GIVEN TASK = Set down exactly the lines of the listing below, please, beginning with the first and ending with the line that holds "across its width.".

——

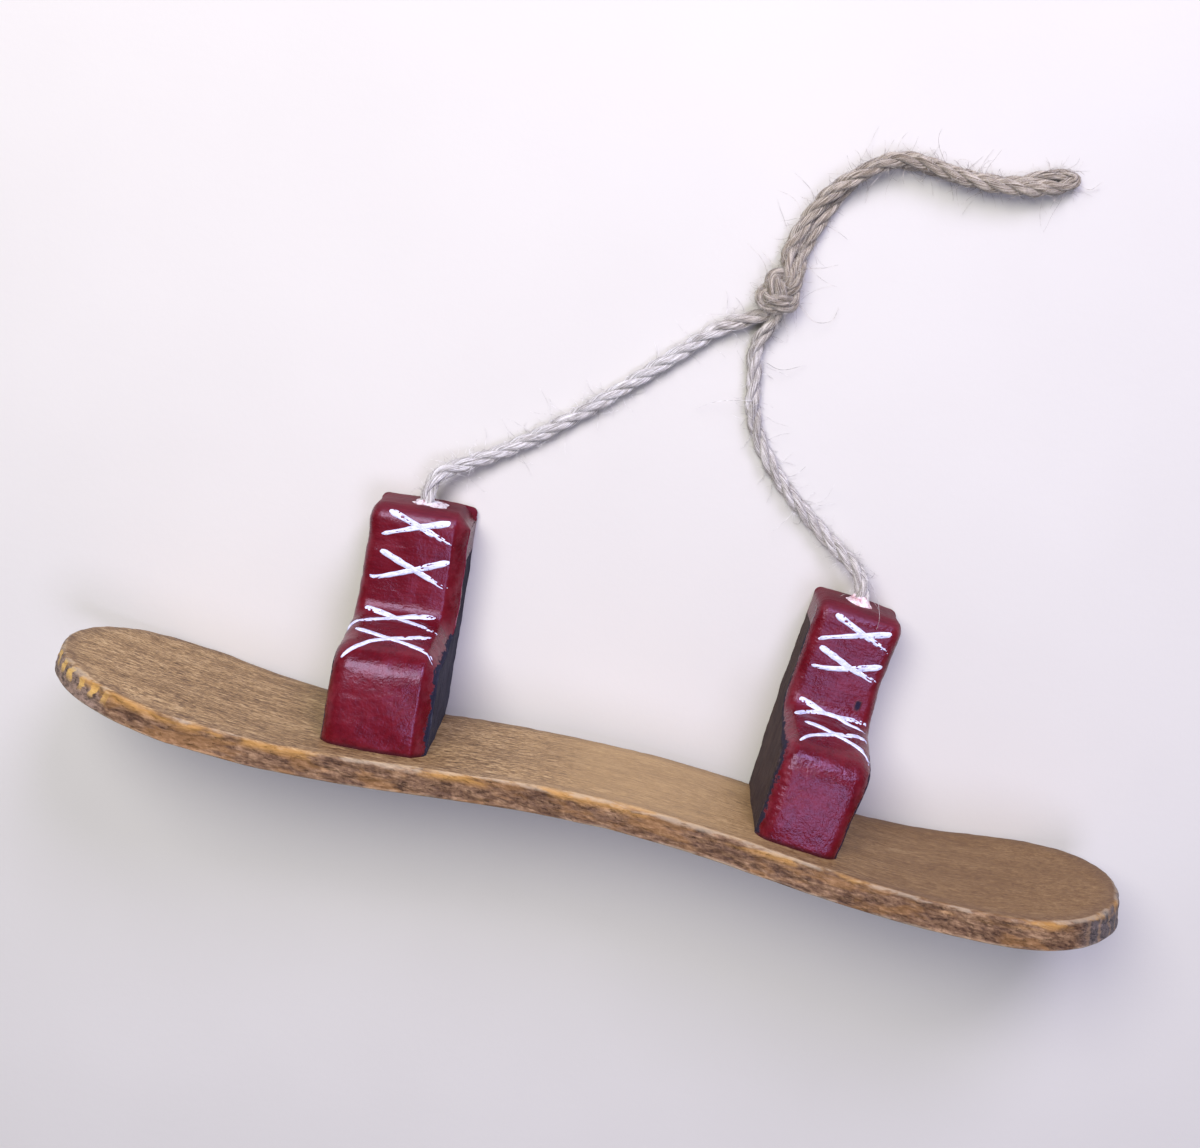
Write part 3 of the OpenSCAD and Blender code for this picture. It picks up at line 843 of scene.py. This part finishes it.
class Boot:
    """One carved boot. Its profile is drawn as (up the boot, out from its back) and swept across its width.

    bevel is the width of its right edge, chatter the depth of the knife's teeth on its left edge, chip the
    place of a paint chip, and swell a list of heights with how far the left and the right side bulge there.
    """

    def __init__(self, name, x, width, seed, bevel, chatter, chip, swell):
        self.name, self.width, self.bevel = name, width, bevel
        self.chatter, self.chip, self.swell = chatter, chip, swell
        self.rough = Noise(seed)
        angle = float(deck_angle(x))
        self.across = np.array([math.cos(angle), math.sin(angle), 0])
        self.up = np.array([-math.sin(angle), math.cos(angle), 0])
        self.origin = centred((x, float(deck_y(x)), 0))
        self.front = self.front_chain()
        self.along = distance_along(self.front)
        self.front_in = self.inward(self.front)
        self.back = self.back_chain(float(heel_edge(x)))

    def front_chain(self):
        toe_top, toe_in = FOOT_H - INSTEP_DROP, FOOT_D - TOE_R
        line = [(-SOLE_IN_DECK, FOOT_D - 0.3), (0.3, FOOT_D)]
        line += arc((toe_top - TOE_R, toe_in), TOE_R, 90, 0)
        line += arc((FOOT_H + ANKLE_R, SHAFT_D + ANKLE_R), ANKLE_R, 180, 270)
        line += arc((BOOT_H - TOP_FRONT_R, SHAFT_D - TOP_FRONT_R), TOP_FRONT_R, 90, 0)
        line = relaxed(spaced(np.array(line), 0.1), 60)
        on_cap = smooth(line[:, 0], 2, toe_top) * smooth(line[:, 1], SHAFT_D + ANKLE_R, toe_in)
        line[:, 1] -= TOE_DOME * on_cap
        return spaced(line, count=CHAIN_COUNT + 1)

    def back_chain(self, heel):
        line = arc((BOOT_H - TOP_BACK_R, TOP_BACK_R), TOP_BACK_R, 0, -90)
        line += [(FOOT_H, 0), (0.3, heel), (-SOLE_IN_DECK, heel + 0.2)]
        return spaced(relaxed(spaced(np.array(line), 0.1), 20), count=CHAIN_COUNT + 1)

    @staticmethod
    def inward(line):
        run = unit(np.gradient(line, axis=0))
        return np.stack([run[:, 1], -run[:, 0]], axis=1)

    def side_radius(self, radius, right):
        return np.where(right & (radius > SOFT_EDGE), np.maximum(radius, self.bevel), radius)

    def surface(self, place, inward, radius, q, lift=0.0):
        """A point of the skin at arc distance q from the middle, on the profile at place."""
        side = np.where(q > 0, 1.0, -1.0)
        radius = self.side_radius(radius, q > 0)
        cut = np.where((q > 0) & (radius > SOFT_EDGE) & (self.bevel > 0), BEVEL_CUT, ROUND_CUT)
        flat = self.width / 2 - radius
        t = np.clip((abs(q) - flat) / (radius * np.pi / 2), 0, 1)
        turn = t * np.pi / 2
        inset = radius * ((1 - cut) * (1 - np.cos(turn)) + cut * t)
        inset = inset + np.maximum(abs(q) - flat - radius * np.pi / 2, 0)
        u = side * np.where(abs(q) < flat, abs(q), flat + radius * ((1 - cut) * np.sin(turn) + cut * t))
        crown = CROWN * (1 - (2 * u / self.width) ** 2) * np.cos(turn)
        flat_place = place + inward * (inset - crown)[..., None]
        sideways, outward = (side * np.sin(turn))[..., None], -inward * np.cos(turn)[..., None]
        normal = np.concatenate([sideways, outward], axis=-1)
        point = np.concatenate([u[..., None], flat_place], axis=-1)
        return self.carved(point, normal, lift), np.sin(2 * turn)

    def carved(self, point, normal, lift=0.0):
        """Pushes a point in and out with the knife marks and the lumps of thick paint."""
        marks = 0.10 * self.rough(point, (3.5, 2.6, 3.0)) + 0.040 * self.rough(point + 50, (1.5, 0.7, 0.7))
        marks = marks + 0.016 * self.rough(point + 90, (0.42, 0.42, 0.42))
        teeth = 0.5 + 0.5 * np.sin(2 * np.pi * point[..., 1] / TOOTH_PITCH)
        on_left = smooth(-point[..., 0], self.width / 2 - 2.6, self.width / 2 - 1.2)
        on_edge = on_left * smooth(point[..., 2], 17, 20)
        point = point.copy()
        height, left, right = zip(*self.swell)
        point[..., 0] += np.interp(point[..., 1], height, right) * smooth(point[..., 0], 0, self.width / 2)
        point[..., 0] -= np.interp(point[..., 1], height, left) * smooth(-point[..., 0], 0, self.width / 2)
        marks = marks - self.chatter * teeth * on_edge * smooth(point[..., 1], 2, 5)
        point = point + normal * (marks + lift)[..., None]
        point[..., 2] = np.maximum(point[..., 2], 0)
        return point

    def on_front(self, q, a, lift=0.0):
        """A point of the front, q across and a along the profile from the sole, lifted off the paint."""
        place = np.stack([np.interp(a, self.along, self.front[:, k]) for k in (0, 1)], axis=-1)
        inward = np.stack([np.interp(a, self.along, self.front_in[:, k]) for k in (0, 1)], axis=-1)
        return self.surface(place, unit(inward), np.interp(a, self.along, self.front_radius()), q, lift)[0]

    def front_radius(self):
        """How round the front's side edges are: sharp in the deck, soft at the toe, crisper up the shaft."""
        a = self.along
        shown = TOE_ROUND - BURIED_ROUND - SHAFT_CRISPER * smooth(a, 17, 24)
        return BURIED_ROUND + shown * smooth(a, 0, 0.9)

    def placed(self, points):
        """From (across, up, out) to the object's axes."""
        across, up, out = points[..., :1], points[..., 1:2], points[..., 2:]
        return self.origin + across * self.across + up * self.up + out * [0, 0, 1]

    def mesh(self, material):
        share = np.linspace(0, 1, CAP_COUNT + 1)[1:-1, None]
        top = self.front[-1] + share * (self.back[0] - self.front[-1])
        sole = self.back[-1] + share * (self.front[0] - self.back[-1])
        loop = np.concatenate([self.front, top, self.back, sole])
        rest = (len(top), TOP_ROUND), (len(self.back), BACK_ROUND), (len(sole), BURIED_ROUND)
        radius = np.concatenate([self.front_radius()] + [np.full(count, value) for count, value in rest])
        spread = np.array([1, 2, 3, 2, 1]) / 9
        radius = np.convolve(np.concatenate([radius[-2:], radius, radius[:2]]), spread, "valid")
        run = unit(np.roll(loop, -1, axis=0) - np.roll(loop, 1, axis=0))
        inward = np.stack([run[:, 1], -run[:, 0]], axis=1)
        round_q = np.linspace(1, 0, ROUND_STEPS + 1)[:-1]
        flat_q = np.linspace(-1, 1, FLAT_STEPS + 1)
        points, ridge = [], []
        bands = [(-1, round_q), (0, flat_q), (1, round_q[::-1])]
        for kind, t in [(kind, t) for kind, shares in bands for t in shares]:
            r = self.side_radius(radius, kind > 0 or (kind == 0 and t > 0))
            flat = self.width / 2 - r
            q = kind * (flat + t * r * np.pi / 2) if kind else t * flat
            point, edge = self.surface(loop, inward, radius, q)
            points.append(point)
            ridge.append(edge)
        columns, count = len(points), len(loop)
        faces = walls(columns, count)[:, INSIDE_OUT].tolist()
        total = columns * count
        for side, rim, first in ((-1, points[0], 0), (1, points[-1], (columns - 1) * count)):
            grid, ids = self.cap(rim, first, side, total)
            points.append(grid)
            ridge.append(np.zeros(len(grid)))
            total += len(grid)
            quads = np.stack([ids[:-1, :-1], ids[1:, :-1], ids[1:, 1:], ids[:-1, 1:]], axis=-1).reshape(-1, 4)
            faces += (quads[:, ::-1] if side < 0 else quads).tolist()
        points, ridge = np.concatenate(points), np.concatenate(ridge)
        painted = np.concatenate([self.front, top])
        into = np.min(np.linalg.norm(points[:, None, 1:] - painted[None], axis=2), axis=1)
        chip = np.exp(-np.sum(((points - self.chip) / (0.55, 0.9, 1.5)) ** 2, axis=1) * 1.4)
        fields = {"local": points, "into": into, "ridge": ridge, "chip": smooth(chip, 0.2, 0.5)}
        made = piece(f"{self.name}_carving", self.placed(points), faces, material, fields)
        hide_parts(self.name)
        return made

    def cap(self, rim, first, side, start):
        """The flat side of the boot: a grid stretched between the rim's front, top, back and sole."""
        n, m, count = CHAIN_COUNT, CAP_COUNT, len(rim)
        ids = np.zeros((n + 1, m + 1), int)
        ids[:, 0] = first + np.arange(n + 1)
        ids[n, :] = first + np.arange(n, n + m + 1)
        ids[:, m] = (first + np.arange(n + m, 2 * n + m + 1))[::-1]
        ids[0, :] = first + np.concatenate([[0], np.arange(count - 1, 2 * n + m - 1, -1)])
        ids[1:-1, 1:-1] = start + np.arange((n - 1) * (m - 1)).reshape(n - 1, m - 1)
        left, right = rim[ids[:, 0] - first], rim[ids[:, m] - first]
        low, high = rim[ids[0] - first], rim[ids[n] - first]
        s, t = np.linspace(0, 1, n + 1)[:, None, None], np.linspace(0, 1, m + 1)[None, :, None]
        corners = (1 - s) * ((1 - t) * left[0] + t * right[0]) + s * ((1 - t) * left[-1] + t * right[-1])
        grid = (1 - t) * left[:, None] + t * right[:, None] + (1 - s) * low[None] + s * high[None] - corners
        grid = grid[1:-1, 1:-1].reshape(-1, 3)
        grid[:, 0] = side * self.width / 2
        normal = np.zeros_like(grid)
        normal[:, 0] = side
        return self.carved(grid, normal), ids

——

PROBLEM SOLUTION =
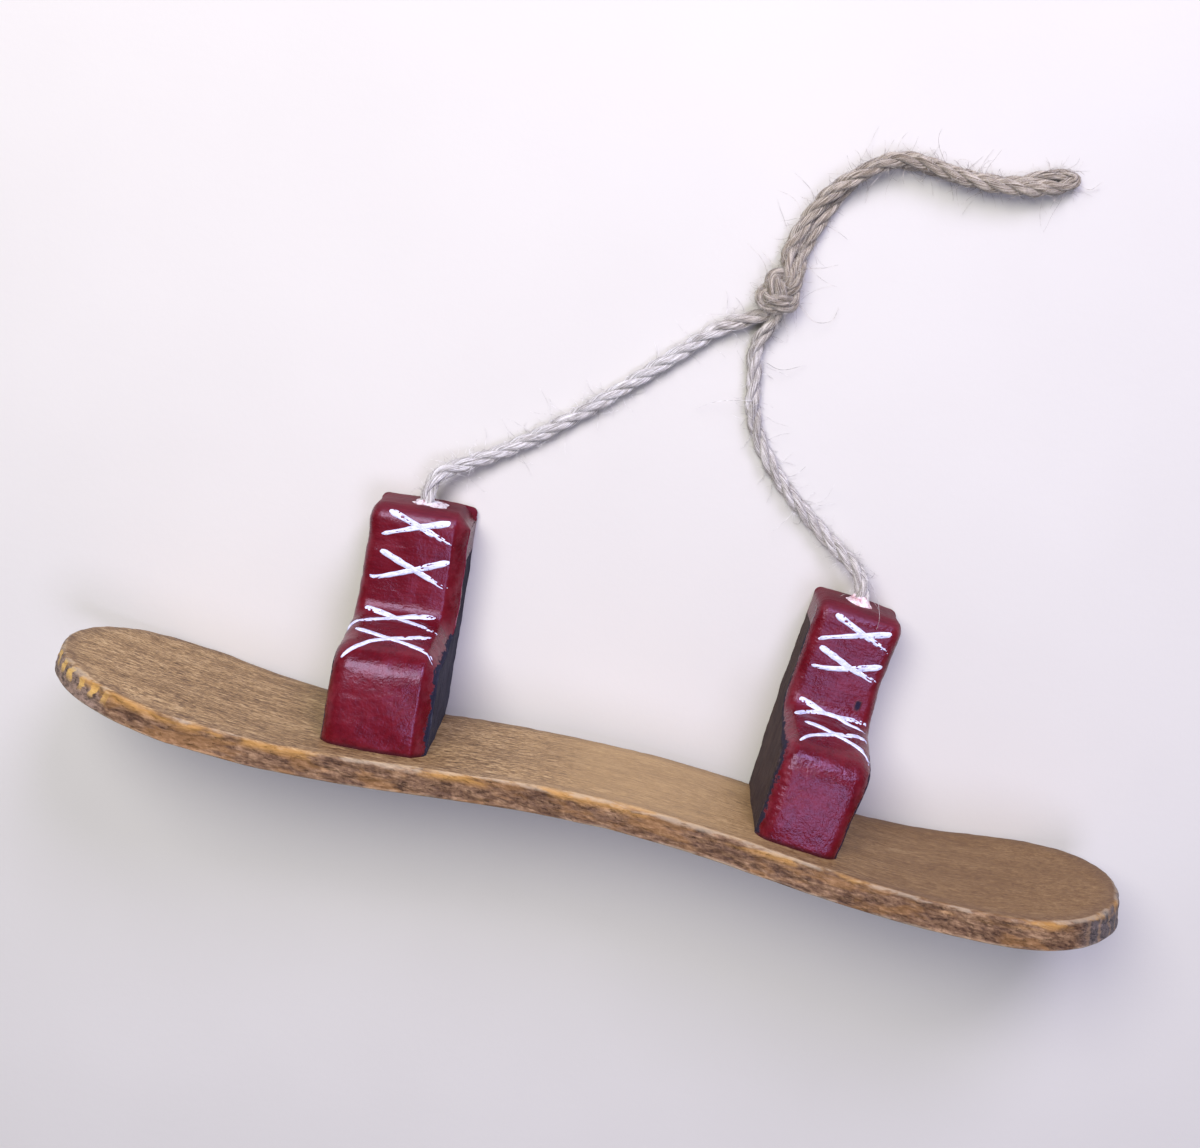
Write part 3 of the OpenSCAD and Blender code for this picture. It picks up at line 843 of scene.py. This part finishes it.
class Boot:
    """One carved boot. Its profile is drawn as (up the boot, out from its back) and swept across its width.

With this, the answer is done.